Zdeněk Sýkora

Czech

1920 —2011

Zdeněk Sýkora was a Czech painter whose work evolved from postwar landscapes to some of the earliest computer-assisted abstractions. He explored the tension between order and chance, seeing randomness as a structural principle of painting and nature, a vision he later developed in close collaboration with his wife, Lenka Sýkorová.

Zdeněk Sýkora (2010). Photo © Gortyna, CC BY-SA 4.0, via Wikimedia Commons.

Full Bio

Zdeněk Sýkora was born in 1920 in Louny, Czechoslovakia, where he lived and worked throughout his life. His studies in Prague after the Second World War combined art education, descriptive geometry, and architecture, and in 1947 he joined the Faculty of Education at Charles University, where he later became professor and taught there until 1980. His wife, Lenka Sýkorová, later joined him in his artistic practice and played an important role in the development of his work. He played hockey in Louny for many years and also cycled, skied, and later took up water-skiing, activities he described as a way to clear his mind and overcome fear.

Sýkora began painting in the 1940s, and by the late 1950s he started turning his practice toward abstraction. A decisive moment came in 1959 when he saw Matisse’s paintings in the Hermitage in Leningrad, which confirmed for him that color and form could act as independent, constructive elements instead of serving only as description of nature. This shift is visible in the Gardens series from 1959 to 1961, where the motif of a single tree or garden bed dissolves into planes of color and abstraction. In the early 1960s he created his first Structures, beginning with Grey Structure, which introduced a grid of geometric elements arranged through systems of variation. He continued to develop the Structures through the decade, expanding their scale and complexity. In 1964 he began working with mathematician Jaroslav Blažek and introduced the computer, becoming one of the first artists to use programming in painting. From this point his work centered on the relationship of order and chance, using the grid as a compositional system and as the surface on which these variations unfolded. In the 1970s he developed Macrostructures, where the contour line emerged as a primary element, leading to the Lines series that would occupy him for the rest of his life. These works, defined by computer-generated sequences and chance operations, reflected his view that randomness was a structural principle and that painting could model the order of nature and the universe. From the mid-1980s he worked in close partnership with his wife, Lenka Sýkorová, who became an essential collaborator in both concept and process. Together they designed the underlying systems, chose color sequences, and managed the execution of large-scale linear canvases.

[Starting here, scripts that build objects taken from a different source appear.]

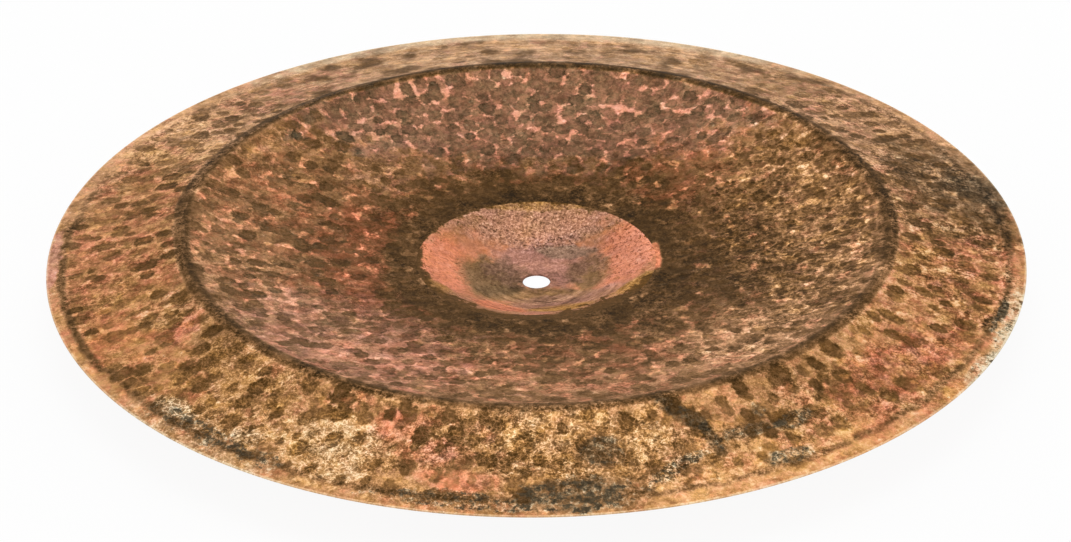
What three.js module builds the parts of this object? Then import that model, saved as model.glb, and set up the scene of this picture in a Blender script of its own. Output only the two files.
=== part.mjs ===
// A china cymbal, lying bell down as a wok lies on a table. Millimetres, +Z up, with the
// origin on the axis at the underside of the bell.
//
// The real cymbal is one plate of hammered bronze. Its three zones are kept as three solids
// that meet face to face: the bell is the cup in the middle, with the hole for the stand; the
// bow is the dish round it, which rises to the crease; the flange is the lip past the crease,
// which turns down again to the rim.
import * as THREE from "three";

// Sizes across the plate, from the hole outwards. They make the rim 457.2 mm, or 18 inches,
// across.
const HOLE_DIAMETER = 13;
const SEAT_DIAMETER = 25; // the flat ring round the hole, where the stand's felts press
const BELL_DIAMETER = 113.2;
const BOW_WIDTH = 109.1; // from the bell's edge to the crease
const FLANGE_WIDTH = 62.9; // from the crease to the rim

// Heights gained or lost by the middle of the plate from one of those places to the next.
const BELL_DEPTH = 12.3;
const BOW_RISE = 22.7;
const FLANGE_DROP = 12.7;

// The plate thins from the bell to the rim.
const SEAT_THICKNESS = 1.05;
const BELL_EDGE_THICKNESS = 0.9;
const CREASE_THICKNESS = 0.75;
const RIM_THICKNESS = 0.65;

// The bend along the crease, to the middle of the plate, and the broken edges of hole and rim.
const CREASE_BEND_RADIUS = 8.8;
const HOLE_EDGE_BREAK = 0.3;
const RIM_EDGE_BREAK = 0.2;

// How steeply the plate rises outwards, in radians.
const degrees = Math.PI / 180;
const BOW_SLOPE_AT_BELL = 4 * degrees;
const BOW_SLOPE_AT_CREASE = 26 * degrees;
const FLANGE_SLOPE_AT_CREASE = -16 * degrees;
const FLANGE_SLOPE_AT_RIM = -8 * degrees;

// How far each end's direction holds, as shares of the width of its stretch of plate.
const bellFloorShare = 0.5;
const bellLipShare = 0.2;
const bowFloorShare = 0.35;
const bowWallShare = 0.15;
const flangeEndShare = 1 / 3;

// The most that a broken edge takes off each corner, as a share of the plate's thickness there.
const edgeBreakShare = 1 / 3;

// Facets round the axis, and steps along each stretch of the section.
const FACETS = 72;
const BELL_STEPS = 9;
const BOW_STEPS = 9;
const BEND_STEPS = 3;
const FLANGE_STEPS = 6;

// A place on the plate: its distance from the axis, the height of the plate's middle, how
// steeply the plate rises outwards there, and its thickness.
const place = (radius, height, slope, thickness) => ({ radius, height, slope, thickness });

const hole = place(HOLE_DIAMETER / 2, SEAT_THICKNESS / 2, 0, SEAT_THICKNESS);
const seatEdge = place(SEAT_DIAMETER / 2, SEAT_THICKNESS / 2, 0, SEAT_THICKNESS);
const bellEdge = place(
  BELL_DIAMETER / 2,
  seatEdge.height + BELL_DEPTH,
  BOW_SLOPE_AT_BELL,
  BELL_EDGE_THICKNESS,
);
const crease = place(
  bellEdge.radius + BOW_WIDTH,
  bellEdge.height + BOW_RISE,
  0,
  CREASE_THICKNESS,
);
const rim = place(
  crease.radius + FLANGE_WIDTH,
  crease.height - FLANGE_DROP,
  FLANGE_SLOPE_AT_RIM,
  RIM_THICKNESS,
);

// The place on the round bend along the crease that has the given slope.
function onCreaseBend(slope) {
  return place(
    crease.radius - CREASE_BEND_RADIUS * Math.sin(slope),
    crease.height - CREASE_BEND_RADIUS * (1 - Math.cos(slope)),
    slope,
    crease.thickness,
  );
}

// The thickness at a radius between two places, thinning evenly from one to the other.
function thicknessBetween(from, to, radius) {
  const share = (radius - from.radius) / (to.radius - from.radius);
  return THREE.MathUtils.lerp(from.thickness, to.thickness, share);
}

// A smooth stretch of plate that leaves one place and reaches the next in their own directions.
function sweep(from, to, fromShare, toShare, steps) {
  const width = to.radius - from.radius;
  const start = new THREE.Vector2(from.radius, from.height);
  const end = new THREE.Vector2(to.radius, to.height);
  const leaving = new THREE.Vector2(1, Math.tan(from.slope)).multiplyScalar(fromShare * width);
  const arriving = new THREE.Vector2(1, Math.tan(to.slope)).multiplyScalar(toShare * width);
  const curve = new THREE.CubicBezierCurve(
    start,
    start.clone().add(leaving),
    end.clone().sub(arriving),
    end,
  );
  const places = [];
  for (let i = 1; i < steps; i++) {
    const point = curve.getPoint(i / steps);
    const tangent = curve.getTangent(i / steps);
    const slope = Math.atan2(tangent.y, tangent.x);
    places.push(place(point.x, point.y, slope, thicknessBetween(from, to, point.x)));
  }
  return [from, ...places, to];
}

// The bend along the crease from one slope to another, without its first place.
function creaseBend(fromSlope, toSlope) {
  const places = [];
  for (let i = 1; i <= BEND_STEPS; i++) {
    places.push(onCreaseBend(THREE.MathUtils.lerp(fromSlope, toSlope, i / BEND_STEPS)));
  }
  return places;
}

// A point off a place: so far outwards along the plate, and so far up through its thickness.
function offset(at, along, through) {
  return new THREE.Vector2(
    at.radius + along * Math.cos(at.slope) - through * Math.sin(at.slope),
    at.height + along * Math.sin(at.slope) + through * Math.cos(at.slope),
  );
}

const upperFace = (at) => offset(at, 0, at.thickness / 2);
const lowerFace = (at) => offset(at, 0, -at.thickness / 2);

// The end of the plate at a place, from the lower face to the upper one. A broken end is cut
// back by its break at both corners, and inwards is the way back into the plate: 1 or -1.
function plainEnd(at) {
  return [lowerFace(at), upperFace(at)];
}

function brokenEnd(at, edgeBreak, inwards) {
  const half = at.thickness / 2;
  const cut = Math.min(edgeBreak, at.thickness * edgeBreakShare);
  return [
    offset(at, inwards * cut, -half),
    offset(at, 0, cut - half),
    offset(at, 0, half - cut),
    offset(at, inwards * cut, half),
  ];
}

// A zone of the plate turned round the axis, from its inner end to its outer one.
function turned(places, innerEnd, outerEnd) {
  const between = places.slice(1, -1);
  const section = [
    ...between.map(lowerFace),
    ...outerEnd,
    ...between.map(upperFace).reverse(),
    ...innerEnd.reverse(),
  ];
  section.push(section[0].clone());
  return new THREE.LatheGeometry(section, FACETS).rotateX(Math.PI / 2);
}

// The cup: a flat seat round the hole, then a wall that curves up to the bell's edge.
function bellGeometry() {
  const wall = sweep(seatEdge, bellEdge, bellFloorShare, bellLipShare, BELL_STEPS);
  return turned([hole, ...wall], brokenEnd(hole, HOLE_EDGE_BREAK, 1), plainEnd(bellEdge));
}

// The dish: nearly flat where it leaves the bell, and steepest where it meets the crease.
function bowGeometry() {
  const dishEdge = onCreaseBend(BOW_SLOPE_AT_CREASE);
  const dish = sweep(bellEdge, dishEdge, bowFloorShare, bowWallShare, BOW_STEPS);
  const bend = creaseBend(BOW_SLOPE_AT_CREASE, crease.slope);
  return turned([...dish, ...bend], plainEnd(bellEdge), plainEnd(crease));
}

// The lip: over the crease, then down to the rim, flattening on the way.
function flangeGeometry() {
  const lipStart = onCreaseBend(FLANGE_SLOPE_AT_CREASE);
  const bend = creaseBend(crease.slope, FLANGE_SLOPE_AT_CREASE);
  const lip = sweep(lipStart, rim, flangeEndShare, flangeEndShare, FLANGE_STEPS);
  return turned(
    [crease, ...bend, ...lip.slice(1)],
    plainEnd(crease),
    brokenEnd(rim, RIM_EDGE_BREAK, -1),
  );
}

// Raw bronze with its fire scale: coral in the cup, dark brown on the dish, tan on the lip.
function bronze(color, roughness, metalness) {
  return new THREE.MeshStandardMaterial({ color, roughness, metalness });
}

function zone(name, geometry, material) {
  const mesh = new THREE.Mesh(geometry, material);
  mesh.name = name;
  return mesh;
}

const cymbal = new THREE.Group();
cymbal.name = "china_cymbal";
cymbal.add(
  zone("bell", bellGeometry(), bronze(0xb9806a, 0.45, 0.6)),
  zone("bow", bowGeometry(), bronze(0x85684f, 0.55, 0.5)),
  zone("flange", flangeGeometry(), bronze(0xa37c58, 0.55, 0.5)),
);

export default cymbal;
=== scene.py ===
import math

import bpy
import numpy as np
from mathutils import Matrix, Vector


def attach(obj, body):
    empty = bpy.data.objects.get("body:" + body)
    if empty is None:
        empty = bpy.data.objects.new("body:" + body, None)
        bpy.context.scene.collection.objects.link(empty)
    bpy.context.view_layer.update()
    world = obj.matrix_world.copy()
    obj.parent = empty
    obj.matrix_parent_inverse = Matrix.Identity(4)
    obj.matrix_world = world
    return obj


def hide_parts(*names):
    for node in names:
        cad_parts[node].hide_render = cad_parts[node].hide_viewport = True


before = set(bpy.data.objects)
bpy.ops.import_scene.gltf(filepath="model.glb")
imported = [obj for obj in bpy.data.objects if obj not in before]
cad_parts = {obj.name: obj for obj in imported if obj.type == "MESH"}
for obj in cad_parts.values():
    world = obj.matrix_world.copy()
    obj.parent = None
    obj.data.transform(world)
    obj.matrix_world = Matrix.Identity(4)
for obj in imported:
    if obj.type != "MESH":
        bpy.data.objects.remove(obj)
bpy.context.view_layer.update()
mm = 0.001

# Camera: the photograph's own view, from the near side and 29 degrees above the rim, through a
# long lens. The cymbal's axis falls a little right of the middle, and the picture leans by half
# a degree.
picture_width = 1071
focal_pixels = 2919
film_width = 36
camera_place = (-0.0004, -1.2011, 0.6933)
camera_pitch = math.radians(29.76)
camera_lean = math.radians(-0.52)

camera_data = bpy.data.cameras.new("camera")
camera_data.sensor_width = film_width
camera_data.lens = focal_pixels * film_width / picture_width
camera = bpy.data.objects.new("camera", camera_data)
camera.location = camera_place
camera.rotation_mode = "ZYX"
camera.rotation_euler = (math.pi / 2 - camera_pitch, 0, camera_lean)
bpy.context.scene.collection.objects.link(camera)
bpy.context.scene.camera = camera
bpy.context.scene.view_settings.view_transform = "Standard"


# Studio: a white sweep under and round the cymbal, a wide softbox overhead, another behind and a
# smaller one at each side. The camera and the bronze's gloss see the sweep as white.
class Signal:
    """What comes out of a node's socket. Arithmetic on it adds Math nodes to its tree."""

    def __init__(self, socket):
        self.socket = socket
        self.tree = socket.id_data

    def __add__(self, other):
        return calc("ADD", self, other)

    def __radd__(self, other):
        return calc("ADD", other, self)

    def __sub__(self, other):
        return calc("SUBTRACT", self, other)

    def __rsub__(self, other):
        return calc("SUBTRACT", other, self)

    def __mul__(self, other):
        return calc("MULTIPLY", self, other)

    def __truediv__(self, other):
        return calc("DIVIDE", self, other)

    def __rtruediv__(self, other):
        return calc("DIVIDE", other, self)

    def __pow__(self, other):
        return calc("POWER", self, other)


def feed(value, socket):
    """Links a signal to a socket, or writes a plain value there."""
    if isinstance(value, Signal):
        value.tree.links.new(value.socket, socket)
    else:
        socket.default_value = value


def add(tree, kind, inputs=None, **settings):
    """A new node of that kind, with its settings made and its inputs fed."""
    node = tree.nodes.new(kind)
    for name, value in settings.items():
        setattr(node, name, value)
    for name, value in (inputs or {}).items():
        feed(value, node.inputs[name])
    return node


def signals(node):
    """What a node puts out, by the names of its outputs."""
    return {output.name: Signal(output) for output in node.outputs}


def tree_of(values):
    """The tree that the first signal among some values belongs to."""
    return next(value.tree for value in values if isinstance(value, Signal))


def calc(operation, *values, clamp=False):
    """A Math node's result."""
    node = add(tree_of(values), "ShaderNodeMath", dict(enumerate(values)), operation=operation,
               use_clamp=clamp)
    return Signal(node.outputs[0])


def shown(tree, output_kind, lit, seen, seen_share):
    """Ends a tree: one shader lights the cymbal, and rays that see it see another instead."""
    rays = signals(add(tree, "ShaderNodeLightPath"))
    seeing = calc("MAXIMUM", rays["Is Camera Ray"], rays["Is Glossy Ray"])
    seeing = calc("MAXIMUM", seeing, rays["Is Transmission Ray"]) * seen_share
    mix = add(tree, "ShaderNodeMixShader",
              {"Fac": seeing, 1: Signal(lit.outputs[0]), 2: Signal(seen.outputs[0])})
    add(tree, output_kind, {"Surface": Signal(mix.outputs[0])})


sweep_radius = 6.0
sweep_corners = 96
floor_white_share = 0.9
floor_white = 1.03
world_light = 0.48
world_white_share = 1
white = (1, 1, 1, 1)
paper_white = (0.85, 0.85, 0.85, 1)

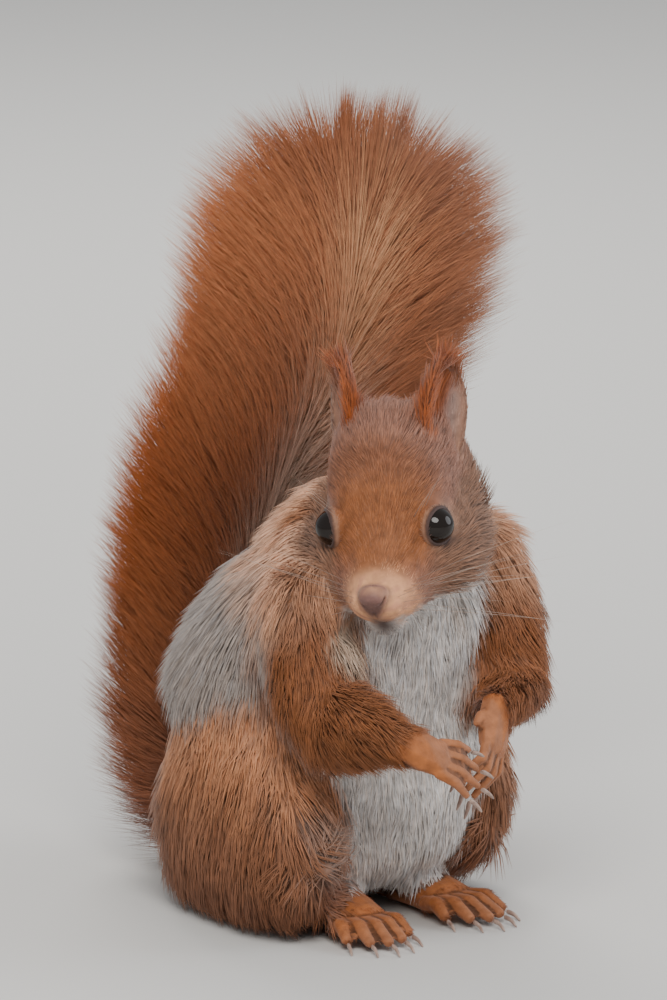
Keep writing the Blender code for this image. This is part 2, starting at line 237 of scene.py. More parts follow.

His work was shown internationally starting in the 1960s including appearances at Nuove Realtà nell’arte in Genoa in 1965, the V Biennale di San Marino in 1965, Konstruktive Tendenzen in Frankfurt in 1967, and documenta 4 in Kassel in 1968. In the decades that followed, he took part in major survey exhibitions and retrospectives, among them Europa, Europa in Bonn in 1994, the Josef Albers Museum in Bottrop in 1986, and later presentations at the Prague City Gallery, the Wilhelm-Hack-Museum in Ludwigshafen, the Museum der Moderne in Salzburg, and ZKM in Karlsruhe. His paintings are held in major collections including the Centre Pompidou in Paris, the MUMOK – Stiftung Ludwig in Vienna, and the Neues Museum in Nuremberg. Over the course of his career he was named an honorary citizen of Louny in 1991, appointed Chevalier de l’Ordre des Arts et des Lettres in France in 2003, and received the Herbert Boeckl Prize in Austria in 2005. Sýkora passed away in 2011.